In recent years, researchers are increasingly producing and sharing their artifacts. Several conferences, workshops, journals are starting to encourage and recognize research artifacts and practitioners are trying to appreciate the value of research artifacts. However, many challenges and issues remain:
- The purposes, value, and quality of AI/ML for cybersecurity prototypes are not always well understood, documented, or aligned with practitioner needs.
- Researchers’ experiences in packaging and documenting the artifacts vary significantly. This becomes even more challenging with the strong correlation between software, datasets, and experimental methodologies for AI/ML research.

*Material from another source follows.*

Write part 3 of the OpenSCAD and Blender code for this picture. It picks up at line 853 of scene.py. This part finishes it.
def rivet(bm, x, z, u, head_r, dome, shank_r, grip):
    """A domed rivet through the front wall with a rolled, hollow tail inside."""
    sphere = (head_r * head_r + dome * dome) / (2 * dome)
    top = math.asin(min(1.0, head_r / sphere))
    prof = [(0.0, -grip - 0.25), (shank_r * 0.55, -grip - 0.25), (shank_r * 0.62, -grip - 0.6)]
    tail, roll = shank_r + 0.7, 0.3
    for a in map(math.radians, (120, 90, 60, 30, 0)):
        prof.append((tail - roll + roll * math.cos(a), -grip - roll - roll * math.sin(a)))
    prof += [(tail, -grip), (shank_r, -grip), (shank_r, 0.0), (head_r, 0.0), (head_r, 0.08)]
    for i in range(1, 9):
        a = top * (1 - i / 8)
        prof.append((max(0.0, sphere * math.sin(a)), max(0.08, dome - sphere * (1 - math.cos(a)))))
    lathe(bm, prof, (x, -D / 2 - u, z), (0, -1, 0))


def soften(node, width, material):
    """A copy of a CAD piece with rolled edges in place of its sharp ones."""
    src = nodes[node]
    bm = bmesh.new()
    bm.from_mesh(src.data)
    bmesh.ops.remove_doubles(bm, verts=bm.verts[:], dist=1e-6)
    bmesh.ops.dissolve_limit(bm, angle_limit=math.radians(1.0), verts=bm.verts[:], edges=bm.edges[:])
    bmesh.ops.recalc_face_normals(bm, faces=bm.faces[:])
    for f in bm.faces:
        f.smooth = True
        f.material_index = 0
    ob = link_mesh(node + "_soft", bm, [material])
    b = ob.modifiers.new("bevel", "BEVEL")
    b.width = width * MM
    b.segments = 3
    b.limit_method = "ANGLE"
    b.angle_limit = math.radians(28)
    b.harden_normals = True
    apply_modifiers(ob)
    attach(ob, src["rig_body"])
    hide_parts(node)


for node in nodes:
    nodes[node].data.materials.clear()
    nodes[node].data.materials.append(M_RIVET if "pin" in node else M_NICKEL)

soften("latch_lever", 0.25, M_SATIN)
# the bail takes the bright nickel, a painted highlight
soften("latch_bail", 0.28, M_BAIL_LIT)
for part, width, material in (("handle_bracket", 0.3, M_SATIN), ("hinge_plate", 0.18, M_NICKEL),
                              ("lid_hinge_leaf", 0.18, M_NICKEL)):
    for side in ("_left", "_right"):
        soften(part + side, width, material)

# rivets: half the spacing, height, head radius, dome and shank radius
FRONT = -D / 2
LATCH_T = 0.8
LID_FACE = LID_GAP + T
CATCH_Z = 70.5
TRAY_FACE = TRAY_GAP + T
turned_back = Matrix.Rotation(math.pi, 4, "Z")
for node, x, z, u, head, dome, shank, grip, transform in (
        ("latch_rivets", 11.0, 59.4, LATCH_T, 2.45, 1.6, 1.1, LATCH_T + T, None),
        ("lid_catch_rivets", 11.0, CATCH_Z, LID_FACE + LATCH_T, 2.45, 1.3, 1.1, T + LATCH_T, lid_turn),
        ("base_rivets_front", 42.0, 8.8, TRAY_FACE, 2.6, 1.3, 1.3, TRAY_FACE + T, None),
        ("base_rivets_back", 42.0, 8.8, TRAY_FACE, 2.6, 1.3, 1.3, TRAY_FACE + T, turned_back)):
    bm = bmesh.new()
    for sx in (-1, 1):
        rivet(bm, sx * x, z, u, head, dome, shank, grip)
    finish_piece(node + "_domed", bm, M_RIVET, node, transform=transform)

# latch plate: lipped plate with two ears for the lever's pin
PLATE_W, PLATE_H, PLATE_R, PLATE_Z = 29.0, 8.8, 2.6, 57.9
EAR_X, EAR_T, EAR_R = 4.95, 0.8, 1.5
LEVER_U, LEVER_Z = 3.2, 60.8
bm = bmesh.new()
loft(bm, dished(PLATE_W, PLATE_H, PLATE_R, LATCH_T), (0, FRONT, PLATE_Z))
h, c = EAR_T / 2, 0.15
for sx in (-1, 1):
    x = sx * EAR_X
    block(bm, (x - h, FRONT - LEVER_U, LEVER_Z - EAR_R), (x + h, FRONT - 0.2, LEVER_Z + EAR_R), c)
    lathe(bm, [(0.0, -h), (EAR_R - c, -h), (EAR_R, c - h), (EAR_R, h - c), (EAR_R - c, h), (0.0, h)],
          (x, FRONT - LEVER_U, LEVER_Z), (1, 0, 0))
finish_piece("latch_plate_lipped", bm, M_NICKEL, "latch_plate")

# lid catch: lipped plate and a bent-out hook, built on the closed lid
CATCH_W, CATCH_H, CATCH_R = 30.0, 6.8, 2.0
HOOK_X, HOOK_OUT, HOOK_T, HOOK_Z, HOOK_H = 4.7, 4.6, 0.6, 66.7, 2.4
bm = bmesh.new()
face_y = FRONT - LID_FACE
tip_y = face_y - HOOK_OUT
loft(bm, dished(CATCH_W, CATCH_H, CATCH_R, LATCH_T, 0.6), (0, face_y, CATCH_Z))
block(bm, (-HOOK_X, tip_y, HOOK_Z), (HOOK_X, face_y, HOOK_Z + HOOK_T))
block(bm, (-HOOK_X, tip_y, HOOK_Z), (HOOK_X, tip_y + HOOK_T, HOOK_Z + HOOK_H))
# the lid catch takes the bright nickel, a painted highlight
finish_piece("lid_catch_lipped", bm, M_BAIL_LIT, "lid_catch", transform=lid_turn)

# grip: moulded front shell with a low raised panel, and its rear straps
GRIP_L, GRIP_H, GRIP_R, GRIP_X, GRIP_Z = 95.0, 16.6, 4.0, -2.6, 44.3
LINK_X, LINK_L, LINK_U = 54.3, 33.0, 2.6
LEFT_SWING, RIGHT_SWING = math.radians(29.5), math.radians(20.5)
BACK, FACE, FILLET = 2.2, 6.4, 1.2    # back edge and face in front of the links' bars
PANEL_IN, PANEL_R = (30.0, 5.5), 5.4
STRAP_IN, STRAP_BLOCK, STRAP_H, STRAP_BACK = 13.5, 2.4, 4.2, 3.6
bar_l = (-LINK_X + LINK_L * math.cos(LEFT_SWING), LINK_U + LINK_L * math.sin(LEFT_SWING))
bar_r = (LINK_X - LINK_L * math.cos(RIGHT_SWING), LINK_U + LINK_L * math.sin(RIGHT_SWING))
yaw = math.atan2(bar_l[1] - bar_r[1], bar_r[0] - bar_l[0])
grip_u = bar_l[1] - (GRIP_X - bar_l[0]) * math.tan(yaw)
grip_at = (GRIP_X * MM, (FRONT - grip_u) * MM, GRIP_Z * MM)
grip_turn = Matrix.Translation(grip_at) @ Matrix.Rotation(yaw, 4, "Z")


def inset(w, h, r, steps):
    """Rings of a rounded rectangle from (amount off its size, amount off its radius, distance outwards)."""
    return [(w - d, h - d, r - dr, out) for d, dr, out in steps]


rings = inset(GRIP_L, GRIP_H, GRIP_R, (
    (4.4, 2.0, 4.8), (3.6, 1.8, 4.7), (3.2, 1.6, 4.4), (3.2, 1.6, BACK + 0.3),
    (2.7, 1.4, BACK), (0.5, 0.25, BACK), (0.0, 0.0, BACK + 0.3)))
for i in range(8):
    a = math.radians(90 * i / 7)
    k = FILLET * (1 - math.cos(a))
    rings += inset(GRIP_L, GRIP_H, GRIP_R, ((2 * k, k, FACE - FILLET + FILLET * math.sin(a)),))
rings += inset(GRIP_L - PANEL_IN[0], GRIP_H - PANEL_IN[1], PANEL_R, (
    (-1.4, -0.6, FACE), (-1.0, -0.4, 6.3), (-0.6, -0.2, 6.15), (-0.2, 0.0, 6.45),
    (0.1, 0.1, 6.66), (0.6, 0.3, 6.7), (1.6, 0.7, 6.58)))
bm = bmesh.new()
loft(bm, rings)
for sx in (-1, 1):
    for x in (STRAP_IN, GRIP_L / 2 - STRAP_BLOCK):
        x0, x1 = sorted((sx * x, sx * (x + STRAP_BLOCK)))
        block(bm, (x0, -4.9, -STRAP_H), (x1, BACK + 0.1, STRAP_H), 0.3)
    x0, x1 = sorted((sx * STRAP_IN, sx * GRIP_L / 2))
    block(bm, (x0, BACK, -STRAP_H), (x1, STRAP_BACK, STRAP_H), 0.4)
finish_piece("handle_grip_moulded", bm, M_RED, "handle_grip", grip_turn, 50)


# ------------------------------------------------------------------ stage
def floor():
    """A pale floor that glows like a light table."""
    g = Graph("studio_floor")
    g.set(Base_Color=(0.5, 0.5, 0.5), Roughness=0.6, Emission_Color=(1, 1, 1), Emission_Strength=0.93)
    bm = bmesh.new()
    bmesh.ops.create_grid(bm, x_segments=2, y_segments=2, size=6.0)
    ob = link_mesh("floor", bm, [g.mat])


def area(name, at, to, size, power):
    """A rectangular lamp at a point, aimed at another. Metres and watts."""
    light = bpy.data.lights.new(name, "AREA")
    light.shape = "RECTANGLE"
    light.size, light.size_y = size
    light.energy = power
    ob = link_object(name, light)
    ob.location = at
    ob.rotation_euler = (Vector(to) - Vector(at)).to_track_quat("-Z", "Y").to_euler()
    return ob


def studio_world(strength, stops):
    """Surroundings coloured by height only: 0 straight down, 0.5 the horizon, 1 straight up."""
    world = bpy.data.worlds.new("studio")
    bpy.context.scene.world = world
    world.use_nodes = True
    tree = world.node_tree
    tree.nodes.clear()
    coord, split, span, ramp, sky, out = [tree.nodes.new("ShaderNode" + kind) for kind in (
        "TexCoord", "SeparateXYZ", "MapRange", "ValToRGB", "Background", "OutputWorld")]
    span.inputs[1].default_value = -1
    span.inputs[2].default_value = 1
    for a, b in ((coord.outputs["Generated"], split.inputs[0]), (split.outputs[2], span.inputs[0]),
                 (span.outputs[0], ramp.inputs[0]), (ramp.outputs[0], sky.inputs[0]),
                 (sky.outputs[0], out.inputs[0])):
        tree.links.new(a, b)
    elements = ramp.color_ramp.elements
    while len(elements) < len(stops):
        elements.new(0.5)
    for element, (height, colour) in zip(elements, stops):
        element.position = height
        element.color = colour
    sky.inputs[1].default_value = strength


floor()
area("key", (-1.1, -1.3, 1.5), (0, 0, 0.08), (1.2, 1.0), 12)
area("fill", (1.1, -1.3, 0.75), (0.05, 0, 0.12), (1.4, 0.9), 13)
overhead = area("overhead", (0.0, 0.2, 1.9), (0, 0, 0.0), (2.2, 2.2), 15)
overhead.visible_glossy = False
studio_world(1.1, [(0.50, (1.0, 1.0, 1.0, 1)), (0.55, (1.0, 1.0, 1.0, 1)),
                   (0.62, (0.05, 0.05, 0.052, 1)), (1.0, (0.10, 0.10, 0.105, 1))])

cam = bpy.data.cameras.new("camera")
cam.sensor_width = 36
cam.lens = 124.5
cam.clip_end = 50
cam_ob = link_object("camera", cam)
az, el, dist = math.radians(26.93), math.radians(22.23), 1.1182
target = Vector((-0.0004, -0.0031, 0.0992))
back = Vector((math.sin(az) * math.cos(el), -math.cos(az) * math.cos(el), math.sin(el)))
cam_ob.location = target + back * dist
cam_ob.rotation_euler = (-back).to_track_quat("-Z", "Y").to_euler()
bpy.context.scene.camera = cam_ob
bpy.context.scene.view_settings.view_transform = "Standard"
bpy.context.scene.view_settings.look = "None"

- There is a lack of effective mechanisms across the community to facilitate the adoption and deployment of quality artifacts, with support from the creators of the artifacts and the accumulation of knowledge in using the artifacts.
- There is a mismatch between public and private sectors on the expectations of cybersecurity software prototypes and datasets, which often translates into wasteful efforts in seemingly promising research results but not useful AI/ML solutions for cybersecurity operations.
Recent discussions through NSF 2021 CNS RFI and NSF 2022 SaTC PI Meeting have offered some insights to the challenges and opportunities for network system datasets and cybersecurity artifacts. Built upon these, this panel will invite researchers and practitioners from academia, industry, and government to discuss the current efforts, challenges, needs, and opportunities on curation of AI/ML software prototypes, datasets, and experimental methodologies for cybersecurity operations.